新型「マイクラ」は今年後半に欧州で販売開始の予定だ。日本での発売、「e-Power」などパワートレーンの違う仕様は無いのか? まったく未知数だ。
■リストラ費用捻出のため資産売却、グローバル本社ビル1000億円で売却か?
経営再建中の日産自動車は、既報のとおり同社の追浜工場(横須賀市)と子会社・日産車体の湘南工場(平塚市)について閉鎖も含めて検討している。完成車工場は、B2Cメーカーである日産にとって生命線。工場が閉鎖されれば部品製造会社などの県内企業への影響も甚大だ。日産自動車と直接、間接を含めて取引のある神奈川県内の企業は1700社あまりに上るという。消費財メーカーである自動車会社が商品の生産設備である工場を閉鎖するというのは、かなり切迫した状況が想像できる。
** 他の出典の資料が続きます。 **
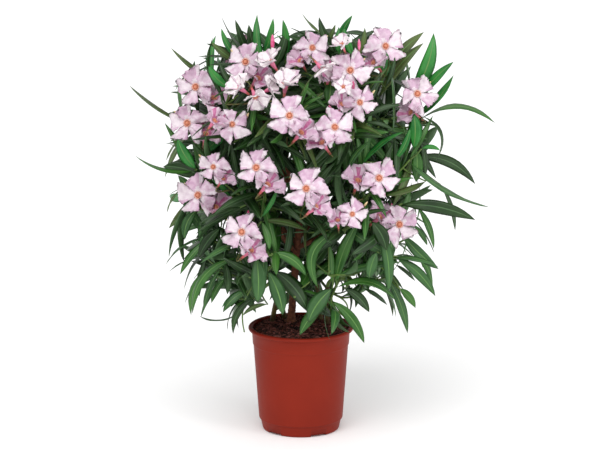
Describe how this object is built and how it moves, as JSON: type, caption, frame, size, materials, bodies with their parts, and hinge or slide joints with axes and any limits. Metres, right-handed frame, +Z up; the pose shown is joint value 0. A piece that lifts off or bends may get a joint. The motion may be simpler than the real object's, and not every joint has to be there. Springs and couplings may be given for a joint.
{
  "type": "potted oleander",
  "caption": "Flowering oleander shrub with a short trunk, lance-shaped leaves and pale pink blossoms, growing in a round plastic nursery pot filled with bark compost.",
  "frame": {"origin": "middle of the flat underside of the pot", "axes": "+Z up along the pot's axis, -Y towards the front that the picture shows, +X to the right of that view"},
  "size_m": [0.6371, 0.4824, 0.7707],
  "materials": {
    "pot": "satin",
    "soil": "matte",
    "bark": "matte",
    "green_stem": "satin",
    "leaf": "satin",
    "petal": "matte",
    "throat": "matte"
  },
  "bodies": {
    "root": {"pot": "pot", "soil": "soil", "trunk": "bark", "bough_upper_right": "bark", "foliage_upper_right": "leaf", "bough_upper_back_right": "bark", "foliage_upper_back_right": "leaf", "bough_upper_back_left": "bark", "foliage_upper_back_left": "leaf", "bough_upper_left": "bark", "foliage_upper_left": "leaf", "bough_middle_right": "bark", "foliage_middle_right": "leaf", "bough_middle_back_right": "bark", "foliage_middle_back_right": "leaf", "bough_middle_back_left": "bark", "foliage_middle_back_left": "leaf", "bough_middle_left": "bark", "foliage_middle_left": "leaf", "stem_lower_right": "green_stem", "foliage_lower_right": "leaf", "stem_lower_back_right": "green_stem", "foliage_lower_back_right": "leaf", "stem_lower_back_left": "green_stem", "foliage_lower_back_left": "leaf", "stem_lower_left": "green_stem", "foliage_lower_left": "leaf"}
  },
  "joints": []
}
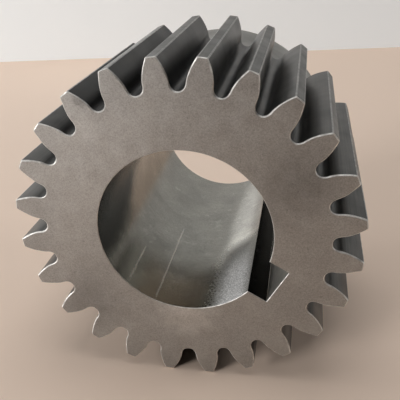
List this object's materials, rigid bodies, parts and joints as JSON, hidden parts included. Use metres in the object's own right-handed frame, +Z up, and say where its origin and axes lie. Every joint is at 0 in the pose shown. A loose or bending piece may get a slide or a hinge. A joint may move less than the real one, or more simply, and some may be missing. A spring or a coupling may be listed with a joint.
{
  "type": "spur gear",
  "caption": "Steel spur gear with straight involute teeth, a long plain hub at the rear and a through bore with one keyway.",
  "frame": {"origin": "on the gear's axis, halfway along the overall length", "axes": "+Y along the gear's axis, from the toothed front face towards the hub; +Z up; the gear rests on two neighbouring teeth"},
  "size_m": [0.1314, 0.1196, 0.1314],
  "materials": {
    "face_steel": "fine ground, matte, with soft stains",
    "tooth_steel": "cut teeth, satin, with an oil film",
    "hub_steel": "turned, satin"
  },
  "bodies": {
    "root": {"gear_body": "face_steel", "rear_hub": "hub_steel", "tooth_01": "tooth_steel", "tooth_02": "tooth_steel", "tooth_03": "tooth_steel", "tooth_04": "tooth_steel", "tooth_05": "tooth_steel", "tooth_06": "tooth_steel", "tooth_07": "tooth_steel", "tooth_08": "tooth_steel", "tooth_09": "tooth_steel", "tooth_10": "tooth_steel", "tooth_11": "tooth_steel", "tooth_12": "tooth_steel", "tooth_13": "tooth_steel", "tooth_14": "tooth_steel", "tooth_15": "tooth_steel", "tooth_16": "tooth_steel", "tooth_17": "tooth_steel", "tooth_18": "tooth_steel", "tooth_19": "tooth_steel", "tooth_20": "tooth_steel", "tooth_21": "tooth_steel", "tooth_22": "tooth_steel", "tooth_23": "tooth_steel", "tooth_24": "tooth_steel"}
  },
  "joints": []
}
そのような中、日産自動車は2026年3月期に追加発生する見込みのリストラ費用約600億円を捻出するため、資産売却計画の一環で横浜市西区みなとみらい地区のグローバル本社ビルの売却も検討していると報道各社が伝えた。
売却額は1000億円規模になると見込まれている一方、日産は本社ビルを売却した後に“リースバック”方式で賃貸契約を結び、建物への入居は続ける見通しだ。
■日産、中国現地法人開発のBEVセダン「N7」の受注好調
再建中の日産は、2024年4月の中国・北京モーターショーで発表した電気自動車(BEV)セダン「N7」の受注が、発売約1カ月で1万7215台に達したと発表した。同じクラスのBEVセダンでトップクラスの販売を記録したという。
低迷する中国市場で日産が反転攻勢を目指すキーモデルになるとして期待を込める。
N7は日産と中国・東風汽車の合弁会社の東風日産乗用車公司(DFN)が開発を主導した初めてのモデルで、11.99万元(約238万円)からというリーズナブルな価格で4月27日に発売した。これまでと異なり現地が主導して開発期間を短縮。地場企業の部品を使ってコストを下げた。
冒頭でも述べたが、日産が株主総会で示したのは、業績回復への決意や覚悟だけで、机上の計画主導の経営再建策だ。これが有効に機能するとは思えない。残念だが、何ひとつ新しい発表は無かった。